Карл провел кончиком языка по губам.

– Очень сожалею, – произнес он, к своему удивлению, весьма развязным тоном, – но я ничем не могу быть вам полезен.

– Это почему же? – голос Дуга стал резким.

– Потому что… потому что вы занимаетесь совсем не тем, что я называю зрелищами. А в кино я ничего не смыслю. – И опять у него не получился виноватый тон – в словах звучало сдержанное неодобрение. Последние три месяца сломили его дух, но не изменили манеры держаться. Он казался себе устрицей, водянистым, дряблым комочком, съежившимся внутри непомерно большой раковины; однако, робко выглянув из-за своей брони, он не увидел презрения в устремленных на него глазах. И тут он снова услышал свой бойкий голос: – Это вовсе не значит, что мои интересы ограничиваются, так сказать, более привычными развлечениями – я некоторое время проработал на радио, а ведь это дело совсем новое. Больше того: я застраховался на будущее с помощью одного средства связи, которое ещё разрабатывается в лаборатории. Но поймите, мистер Бэрли и вы, джентльмены, каковы бы ни были средства, старые принципы остаются в силе. И я держусь этих принципов. Поэтому я считаю себя зазывалой.

Всё это было чистой импровизацией.

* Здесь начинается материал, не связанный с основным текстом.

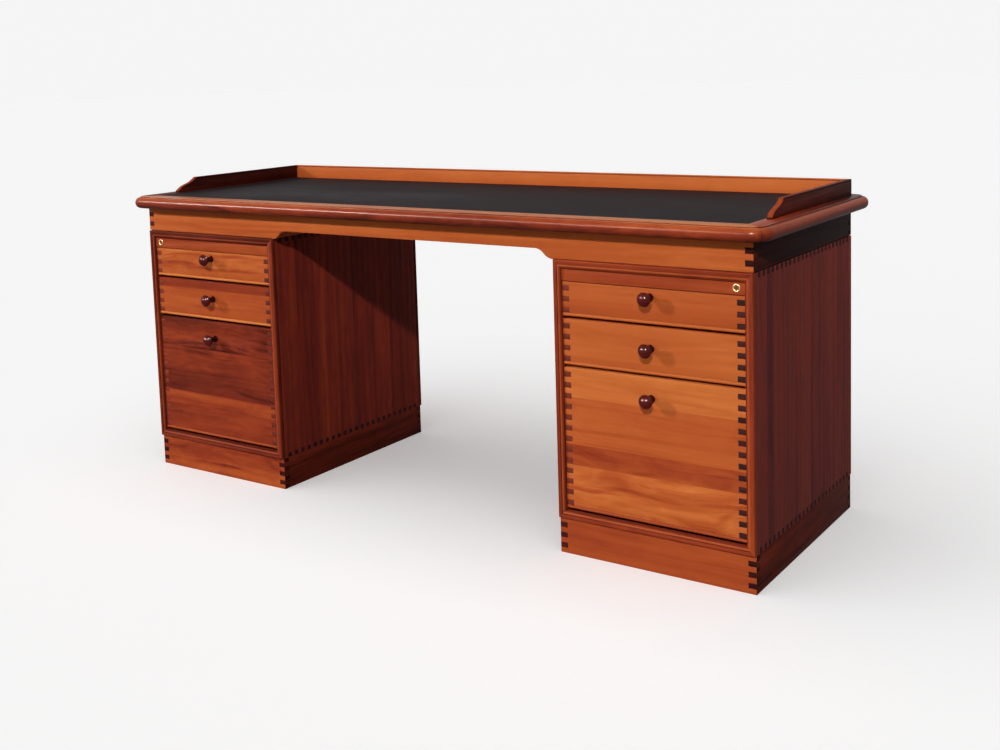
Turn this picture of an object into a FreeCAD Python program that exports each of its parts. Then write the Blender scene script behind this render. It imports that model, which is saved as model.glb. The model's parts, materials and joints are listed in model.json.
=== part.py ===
import FreeCAD, Part
import math
import operator
import os
from types import SimpleNamespace

import Sketcher

# Twin-pedestal writing desk, finger-jointed throughout. Millimetres, +Z up.
# X = 0 and Y = 0 are the middle of the desk, Z = 0 is the floor and the sitter is at -Y.
# The left pedestal is the mirror image of the right one.

SIZES = (
    # alias, millimetres or a count, what it measures
    ("frame_width", 1776, "desk frame over its side boards"),
    ("desk_depth", 600, "front moulding face to back moulding face"),
    ("pedestal_width", 465, "one pedestal over its side panels"),
    ("plinth_height", 82, "plinth box"),
    ("plinth_setback", 8, "plinth behind the moulding faces"),
    ("carcass_board", 18, "thickness of carcass, plinth and frame boards"),
    ("level_board", 12, "thickness of the carcass tops and bottoms"),
    ("finger", 12.1, "width of one finger of the joints"),
    ("moulding_width", 18, "mitred face moulding"),
    ("moulding_depth", 14, "mitred face moulding, front to back"),
    ("moulding_round", 3, "rounded outer edge of the moulding"),
    ("bead_start", 9.5, "outer edge of the moulding to its inner bead"),
    ("bead_width", 6, "inner bead of the moulding"),
    ("bead_round", 3.6, "radius of the inner bead"),
    ("bead_sink", 2.4, "quirk beside the inner bead"),
    ("fingers_top", 3, "side fingers through the top drawer front"),
    ("fingers_middle", 4, "side fingers through the middle drawer front"),
    ("fingers_bottom", 13, "side fingers through the bottom drawer front"),
    ("front_trim", 2.5, "planed off the upper edge of the two lower drawers"),
    ("top_front_trim", 4.6, "planed off the upper edge of the top drawer"),
    ("front_thickness", 20, "drawer front board"),
    ("front_inset", 7, "drawer fronts behind the moulding face"),
    ("lip_height", 8, "rounded lip strip under a drawer front"),
    ("lip_reach", 1, "lip strip in front of the drawer front"),
    ("drawer_gap", 6, "open gap under each lip strip"),
    ("lowest_gap", 6, "open gap under the lowest lip strip"),
    ("side_clearance", 2, "drawer to carcass side, each side"),
    ("drawer_side", 17, "drawer side board"),
    ("drawer_room", 71, "ends of the drawer sides to the back panel"),
    ("drawer_back", 14, "drawer back board"),
    ("back_drop", 14, "drawer back board below the side boards"),
    ("bottom_board", 6, "drawer bottom board"),
    ("bottom_raise", 8, "drawer bottom above the lower edge of the sides"),
    ("bottom_tongue", 5, "drawer bottom into the grooves of the sides"),
    ("runner_height", 12, "wooden runner"),
    ("runner_drop", 28, "runner groove below the upper edge of a drawer"),
    ("groove_depth", 8, "runner groove in a drawer side"),
    ("groove_front", 6, "drawer front board to the start of the groove"),
    ("slide_clearance", 0.3, "runner to its groove"),
    ("runner_back", 6, "runner to the back panel"),
    ("lock_rail_height", 28, "fixed rail above the top drawer"),
    ("rail_clearance", 2, "top drawer front below the lock rail"),
    ("back_panel", 10, "pedestal back panel"),
    ("apron_height", 64.5, "desk frame boards"),
    ("shadow_gap", 2, "open line between the desk frame and the pedestals"),
    ("shadow_depth", 3, "depth of the open line"),
    ("apron_setback", 4, "desk frame behind the moulding faces"),
    ("kneehole_rise", 22, "cut-out of the apron over the kneehole"),
    ("kneehole_curve", 48, "length of the S-curve at each end of the cut-out"),
    ("top_thickness", 31.5, "table top"),
    ("overhang_side", 40, "table top beyond the frame sides"),
    ("overhang_front", 34, "table top beyond the front moulding faces"),
    ("overhang_back", 41, "table top beyond the back moulding faces"),
    ("edge_width", 59, "mitred solid edge round the leather"),
    ("corner_radius", 48, "table top corners in plan"),
    ("quirk_land", 1.5, "level strip between the bullnose and the raised flat"),
    ("quirk_step", 2.5, "raised flat above the bullnose"),
    ("bullnose_flat", 2, "straight middle of the bullnose"),
    ("leather", 2, "thickness of the leather"),
    ("gallery_height", 38, "gallery boards above the table top"),
    ("gallery_board", 12, "thickness of the gallery boards"),
    ("gallery_start", 102, "front moulding face to the gallery ends"),
    ("ogee_reach", 68, "length of the ogee at the gallery ends"),
    ("ogee_foot", 4, "upright start of the ogee"),
    ("gallery_bead", 2.5, "bead along the upper edges of the gallery"),
    ("gallery_quirk", 1.8, "scratched line under the bead"),
    ("quirk_depth", 1.2, "depth of the scratched line"),
    ("knob_radius", 15.5, "turned head of a knob"),
    ("knob_reach", 43, "knob in front of its drawer"),
    ("knob_dome", 8.5, "rise of the domed face of a knob"),
    ("knob_rim", 3.5, "depth of the rim behind the dome"),
    ("rim_taper", 1, "rim drawn in towards the neck, all round"),
    ("knob_undercut", 5.5, "depth of the sloped underside of the head"),
    ("knob_neck", 6.5, "radius of the neck of a knob"),
    ("knob_foot", 9, "radius of the foot of a knob"),
    ("knob_flare", 9, "length of the flared foot of a knob"),
    ("spigot_radius", 5, "turned spigot glued in the drawer front"),
    ("spigot_length", 15, "turned spigot glued in the drawer front"),
    ("glue_gap", 0.05, "spigot to its bore"),
    ("knob_rise_top", 49, "top drawer's lower edge to its knob"),
    ("knob_rise_middle", 48, "middle drawer's lower edge to its knob"),
    ("knob_rise_bottom", 266, "bottom drawer's lower edge to its knob"),
    ("lock_inset", 38, "lock from the outer side of the pedestal"),
    ("lock_radius", 7.5, "lock cylinder housing"),
    ("lock_flange", 8.5, "radius of the housing's visible ring"),
    ("flange_depth", 1.5, "the ring in front of the lock rail"),
    ("plug_radius", 5, "turning plug of the lock"),
    ("pivot_clearance", 0.15, "plug in its housing and rod in its bearing, all round"),
    ("key_slot_width", 1.6, "key slot in the plug"),
    ("key_slot_height", 6, "key slot in the plug"),
    ("key_slot_depth", 4, "key slot in the plug"),
    ("rod_radius", 3, "rod from the plug to the lock bar"),
    ("crank_radius", 6, "rod axis to crank pin axis"),
    ("crank_disc", 9, "radius of the crank disc"),
    ("crank_pin", 2, "radius of the crank pin"),
    ("pin_play", 0.5, "crank pin to its slot"),
    ("steel", 4, "thickness of the lock bar, its hooks and the crank disc"),
    ("bar_width", 24, "lock bar"),
    ("bar_front", 40, "backs of the drawers to the lock bar"),
    ("hook_width", 14, "hooks of the lock bar"),
    ("hook_side_gap", 3, "hooks beside a drawer side"),
    ("hook_lip", 9, "drop of a hook behind its arm"),
    ("hook_play", 3, "hook lip in front of a drawer back, shut"),
    ("hook_lift", 1, "hook lip above a drawer back, unlocked"),
    ("guide_margin", 6, "guide blocks round the lock bar"),
    ("guide_height", 14, "guide blocks"),
)


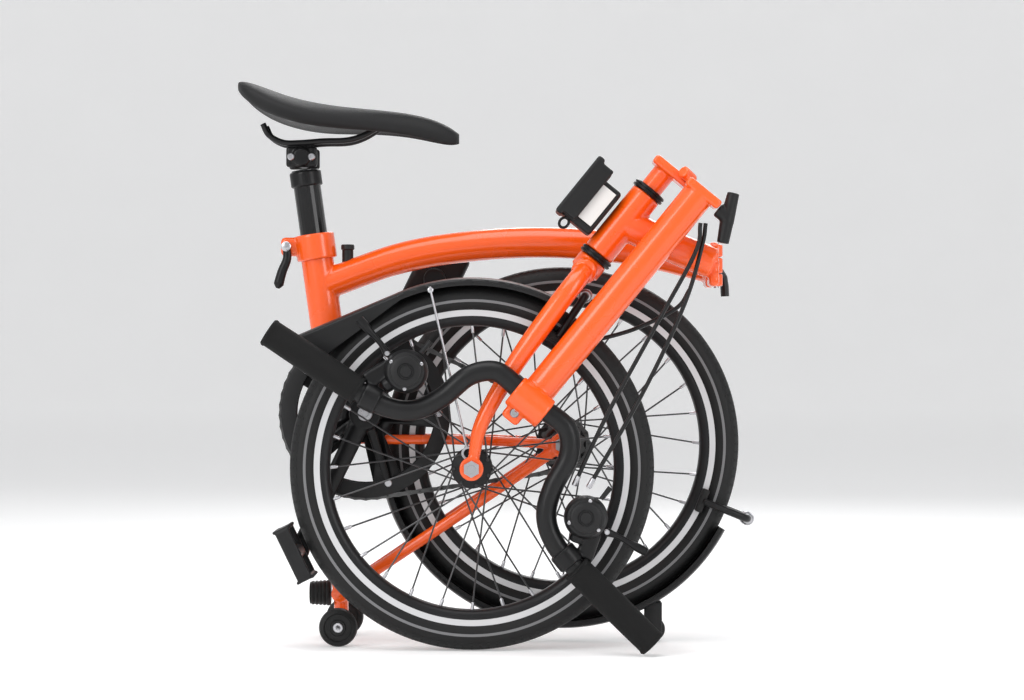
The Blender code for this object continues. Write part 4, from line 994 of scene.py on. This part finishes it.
rear_frame()
rollers()
drive()
chain()
near_end = crank("crank_arm_right", "crank_right", "cranks", 0.003, -1, False)
far_end = crank("crank_arm_left", "crank_left", "cranks", 2 * REAR_Y - 0.003, 1, True)
pedals(near_end, far_end)


# ---------------------------------------------------------------- mudguards, brakes and cables


def mudguard(name, node, axle, body, start, end, flap=0.0, flap_deep=0.0, extra=()):
    """Thin rolled channel round the tyre, with a flap that widens past its end."""
    half, radius = 0.0238, WHEEL_R + 0.009
    stations = []
    for k in range(61):
        angle = math.radians(start + (end - start) * k / 60)
        out = Vector((math.cos(angle), 0, math.sin(angle)))
        stations.append((axle + out * radius, out, 0.0098))
    if flap:
        last, out, deep = stations[-1]
        along = Vector((-out.z, 0, out.x))
        for k in range(1, 19):
            stations.append((last + along * flap * k / 18, out, deep + flap_deep * k / 18))
    bm = bmesh.new()
    rings = []
    for point, out, deep in stations:
        shape = [(-half, -deep), (-half, -deep * 0.5), (-half, -0.0052)]
        for k in range(13):
            angle = math.pi * (1 - k / 12)
            shape.append((half * math.cos(angle) * (0.995 if abs(math.cos(angle)) > 0.9 else 1), -0.0050 + 0.0048 * math.sin(angle)))
        shape += [(half, -0.0052), (half, -deep * 0.5), (half, -deep)]
        rings.append([bm.verts.new(point + out * r + ACROSS * y) for y, r in shape])
    for first, second in zip(rings, rings[1:]):
        for k in range(len(first) - 1):
            bm.faces.new((first[k], first[k + 1], second[k + 1], second[k]))
    sheet = from_bmesh("sheet", bm, angle=60)
    probe = sheet.data.polygons[len(sheet.data.polygons) // 2]
    outward = (probe.center - axle).dot(probe.normal) > 0
    thick = sheet.modifiers.new("thickness", "SOLIDIFY")
    thick.thickness = 0.0015
    thick.offset = -1 if outward else 1
    rim = sheet.modifiers.new("edge", "BEVEL")
    rim.width = 0.0003
    rim.segments = 2
    rim.limit_method = "ANGLE"
    applied(sheet)
    piece = merged(name, [sheet, *extra]) if extra else sheet
    piece.name = name
    piece.data.shade_smooth()
    piece.data.set_sharp_from_angle(angle=math.radians(40))
    show(piece, MUDGUARD, body, (node,))


def guards():
    mudguard("mudguard_shell_near", "front_mudguard", FRONT, "fork", 62, 113, 0.125, 0.030)
    ears = [block("ear", at(0.178, REAR_Y + side * 0.010, 0.0275), (0.020, 0.0038, 0.037), bevel=0.0015)
            for side in (-1, 1)]
    ears.append(barrel("pin", off(SMALL_ROLLER, y=-0.0115), off(SMALL_ROLLER, y=0.0115), 0.0030))
    mudguard("mudguard_shell_far", "rear_mudguard", REAR, "rear_frame", -170, -28, extra=ears)
    out = Vector((math.cos(math.radians(103)), 0, math.sin(math.radians(103))))
    start, end = off(FRONT, y=-0.0262) + out * 0.209, off(FRONT, y=-0.0262) + out * 0.024
    stay = merged("guard_wire", [
        pipe("wire", [start, (start + end) / 2, end], 0.0014, sides=16, pieces=4),
        lathe("eye", [(0.0050, -0.0012), (0.0076, -0.0012), (0.0076, 0.0012), (0.0050, 0.0012)],
              off(FRONT, y=-0.0262) + out * 0.0175, ACROSS, 32),
        lathe("screw", [(0, 0), (0.0032, 0), (0.0032, 0.0016), (0.0022, 0.0022), (0, 0.0022)],
              off(start, y=-0.0010) - out * 0.004, -ACROSS, 24, closed=False)])
    stay.data.shade_smooth()
    stay.data.set_sharp_from_angle(angle=math.radians(35))
    show(stay, STEEL, "fork", ("front_guard_stay",))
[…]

Карл видел, что они заинтересованы, и интуитивно угадал, что слово «зазывала» явилось червячком, на который они клюнули.

– Зазывалой, – повторил он. – И существует только одно настоящее зрелище, мистер Бэрли и джентльмены, – цирк!

– Прошу прощения, мистер Бэннермен. – Это сказал худощавый человек средних лет в роговых очках, которые придавали его взгляду нервно-интеллигентное выражение, но Карл, прошедший выучку Чарли Хэнда-«Руки-в-брюки», почуял в его словах вызов и слегка расширил глаза. – Никто не отрицает, что цирк – великолепное зрелище, но не можем же мы ставить только «Паяцев»…

– Принципы, молодой человек, – сказал Карл, останавливая его жестом. – Принципы – вот, что мы сейчас обсуждаем. Насколько я понимаю, вы, должно быть, из драматургов…

Глаза за стеклами очков растерянно моргнули – Драматург привык считать, что его имя известно всем. Карл в приступе жестокости от души надеялся, что этот тип – один из тех, кто получил Пулитцеровскую премию.

– Зазывалу, молодой человек, мало заботит настроение людей на сцене. Зазывалу интересует настроение людей в зале – в любом зале. Разрешите мне доказать вам, что театр – это не главное…

– Не главное! Боже мой, но ведь Софокл…

– Разве вы пишете ваши пьесы, как Софокл? Театр – это мода, мальчик мой, а моды часто меняются. А публика не меняется, и цирк тоже. – Он улыбнулся так, что теперь любой выпад со стороны драматурга показался бы просто вспышкой раздражения. – Все мои знания я приобрел в аспирантуре при Арене. И так как я знаю, о чём говорю, мистер Бэрли, то могу с полной ответственностью заявить, что затея, о которой вы с Дугом толкуете, никуда не годится. В ней нет ни на грош того, что называется искусством зрелища.